You Can Make Hand Churned Cow Butter at Home

Lowell Humphreys milking his Guernsey cow. Photos: Lynn Coffey.

It wasn’t that many years ago that every rural household kept at least one cow for the family’s milk supply; more if they were blessed with a large number of children. Along with the milk came other nourishing byproducts such as buttermilk, yogurt, cheese and fresh-churned butter.  Although I’ve heard the older people talk about making butter the old-fashioned way, I had never actually seen the process or tasted the final product until Viola Humphreys asked if I’d like to watch her make it.  Viola and her husband, Lowell, were raised on mountain farms and growing up were well acquainted with milking the family cows as part of their everyday chores. The Brown Swiss, Guernsey, and Jersey breeds give milk with the most butterfat content, they explained, making for a creamier and better-tasting product.

The Humphreys have a gentle Guernsey cow named Shannon Gold that Lowell milks every day.  Many people think a cow has to be milked twice; once in the morning and again in the afternoon, but sometimes Lowell milks in the morning and lets Shannon’s calf have the afternoon shift. People who haven’t been raised around cows are not aware that they only give milk, or come “fresh,” after they have been bred and have a calf. Milk production is only for a season, after the calf is born.

Viola Humphreys hand-churning butter.

Lowell hand-milked Shannon and brought the bucket of raw milk back to the house where Viola strained it to trap debris and any stray hairs that might have gotten into the bucket. A fine metal strainer or some type of porous cloth, such as cheesecloth, can be used, she said. The strained milk was put into the refrigerator in covered wide-mouth gallon jars. By evening approximately three to four inches of cream will have risen to the top of the jar.  The cream is then refrigerated until a gallon can be saved.

When the required amount was ready, she took the container out and let it sit at room temperature for a few days. The cream was then poured into some type of churn to be made into butter. In the past, Viola has used a ceramic churn with a wooden “dasher,” a long wooden handle with a flat, square bottom that was moved in an up-and-down motion in order to make the butter come.  Earlier models were made entirely of wood and used for the same purpose. Today electric models are available, but Viola now uses a glass, two-gallon hand-cranked table model with a wooden paddle. It takes about twenty minutes of cranking for the butter to be ready to come off. As she lifted out the butter, the remaining liquid was buttermilk, a tasty by-product that my husband Billy has a fondness for, so the Humphreys kindly keep him well-supplied with his favorite drink.

Rinsing butter in water to remove excess milk.
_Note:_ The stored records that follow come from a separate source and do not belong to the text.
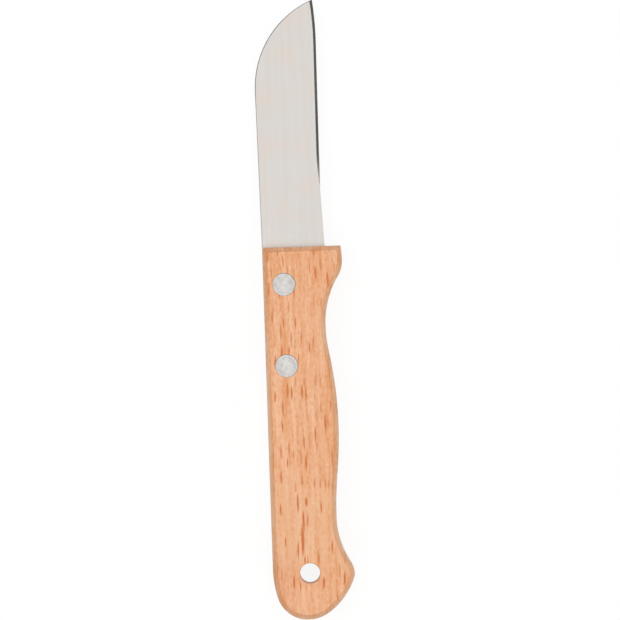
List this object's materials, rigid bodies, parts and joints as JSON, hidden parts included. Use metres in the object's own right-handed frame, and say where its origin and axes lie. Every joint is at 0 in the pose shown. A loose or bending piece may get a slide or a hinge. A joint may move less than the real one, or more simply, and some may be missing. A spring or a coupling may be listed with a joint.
{
  "type": "paring knife",
  "caption": "Short kitchen knife: a steel blade ground on both faces, its half tang riveted into a contoured beech handle with a finger guard, a hooked butt and a hanging hole.",
  "frame": {"origin": "centre of the knife's outline, on the plane of the handle's lower flat side", "axes": "+Y along the knife to the tip, +X from the back to the cutting edge, +Z through the thickness, away from the surface that the knife lies on"},
  "size_m": [0.023, 0.17, 0.012],
  "materials": {
    "beech": "satin varnish",
    "steel": "fine ground, brushed lengthwise",
    "rivet_aluminium": "turned and pressed"
  },
  "bodies": {
    "root": {"handle": "beech", "blade": "steel", "front_rivet_pin": "rivet_aluminium", "front_rivet_socket": "rivet_aluminium", "rear_rivet_pin": "rivet_aluminium", "rear_rivet_socket": "rivet_aluminium"}
  },
  "joints": []
}
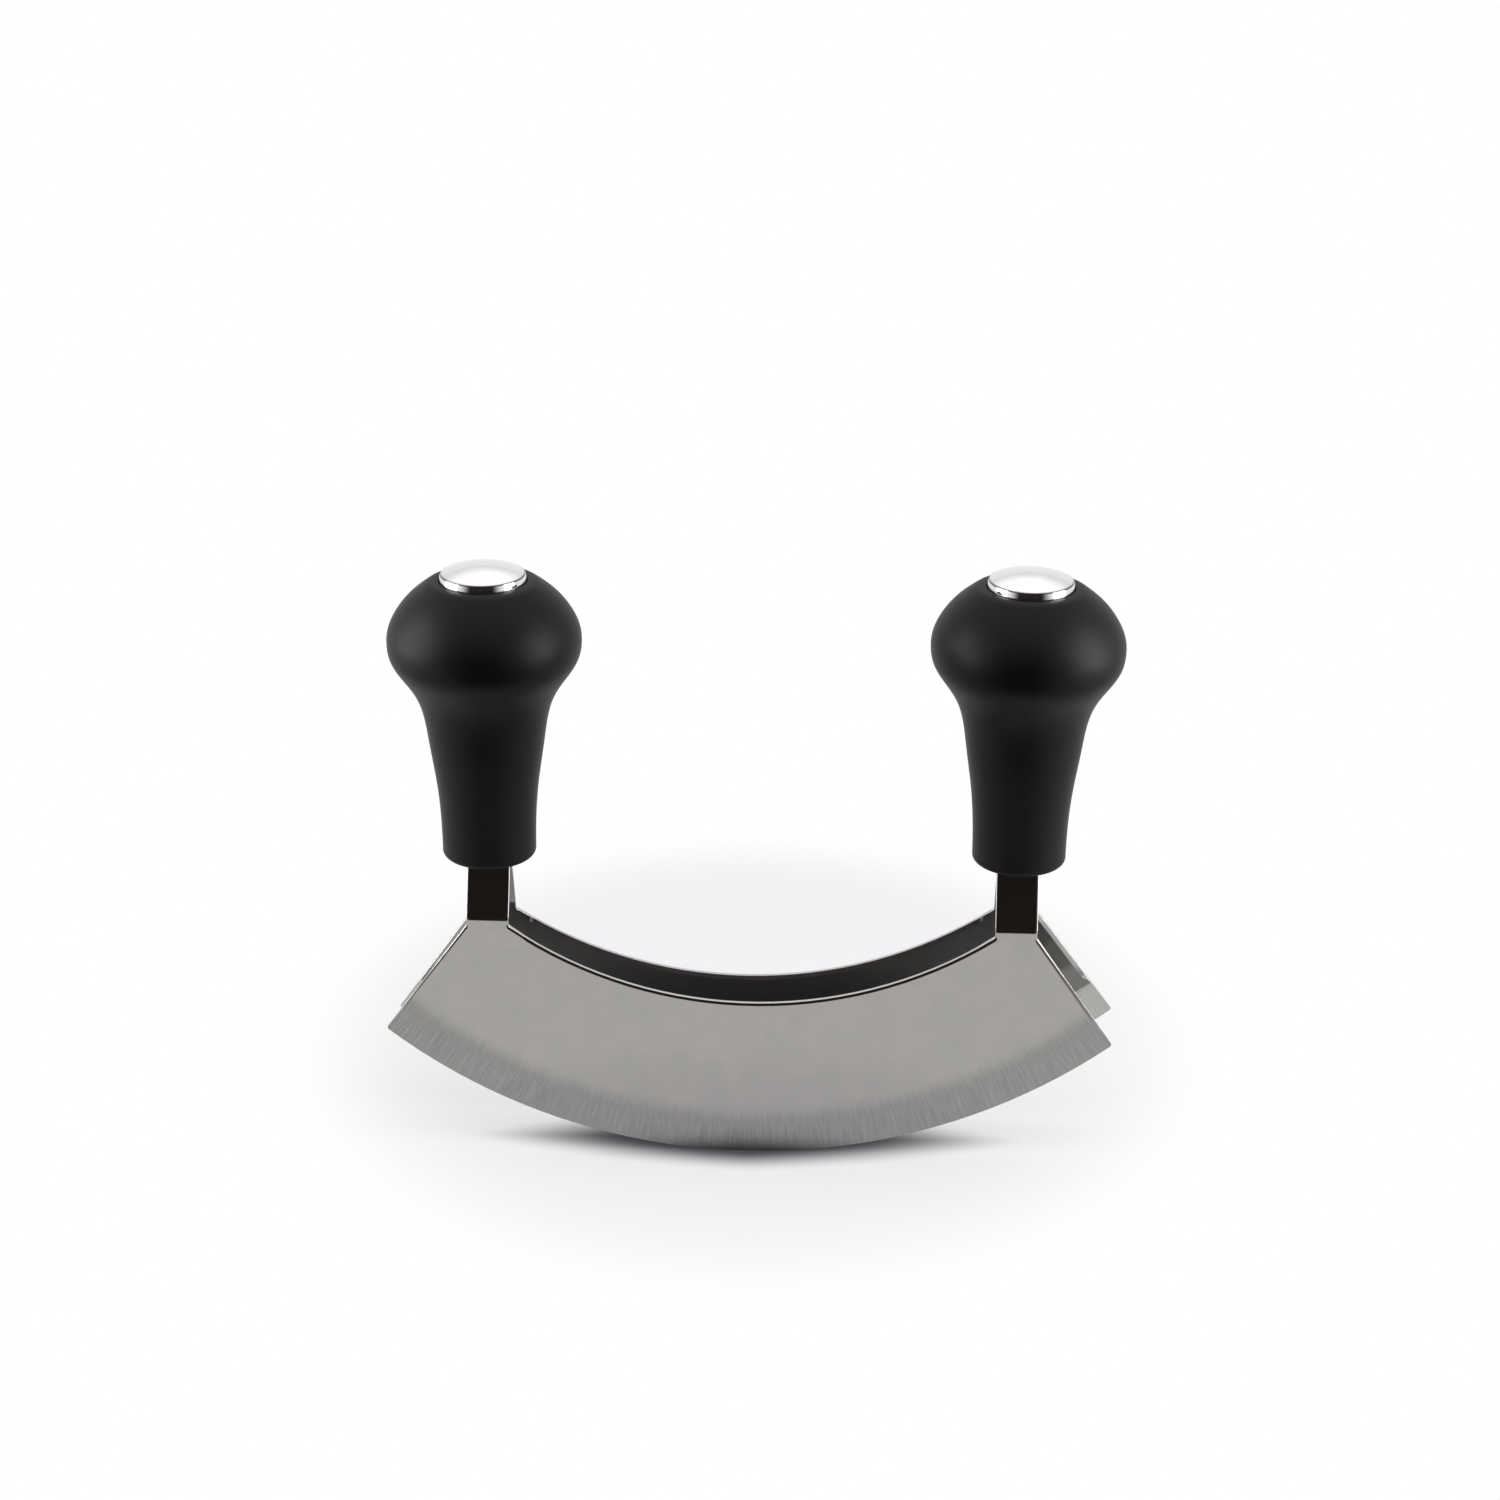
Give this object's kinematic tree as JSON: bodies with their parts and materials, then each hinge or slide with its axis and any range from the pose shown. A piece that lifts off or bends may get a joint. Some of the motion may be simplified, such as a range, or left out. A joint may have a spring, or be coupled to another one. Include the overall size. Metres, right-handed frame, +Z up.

Salt was added to the finished butter and then it was rinsed in very cold water, which brings out the rest of the remaining milk. This was done until the water ran clear. The water was then poured off and Viola made a ball out of the butter and worked it until as much of the liquid as possible was squeezed out.

One pound “pats” of butter were then put into a round wooden mold with an intricate flower design carved in the bottom. When the soft butter is pressed into the mold, the design shows up after it is pushed out by the mold’s handle, adding a lovely touch to the final product.

Flower pattern in finished butter.

The flattened pats of butter are placed on squares of waxed paper and wrapped and put in the freezer. Once frozen, they are transferred to Ziploc bags or Saran Wrap. When fresh butter is needed, all that has to be done is to thaw the appropriate amount. Making homemade butter is still a time-consuming task but it is much easier than in years past.

Viola told the story of her mother, Ivetta Allen Mays, making butter and wrapping it up in cheesecloth. It was then put into a gallon crock and salted before storing the container in the cold water of her springhouse. These were the days before freezers, but Viola said that butter kept this way could be preserved all winter.

Today there is a resurgence of self-sufficient living and people are finding ways to incorporate healthy, homemade foods into their diets the same way their grandmothers did. One taste of the Humphreys’ hand-churned cow butter will convince anyone that some of the old ways are still the best ways!

Pats of butter ready for the freezer.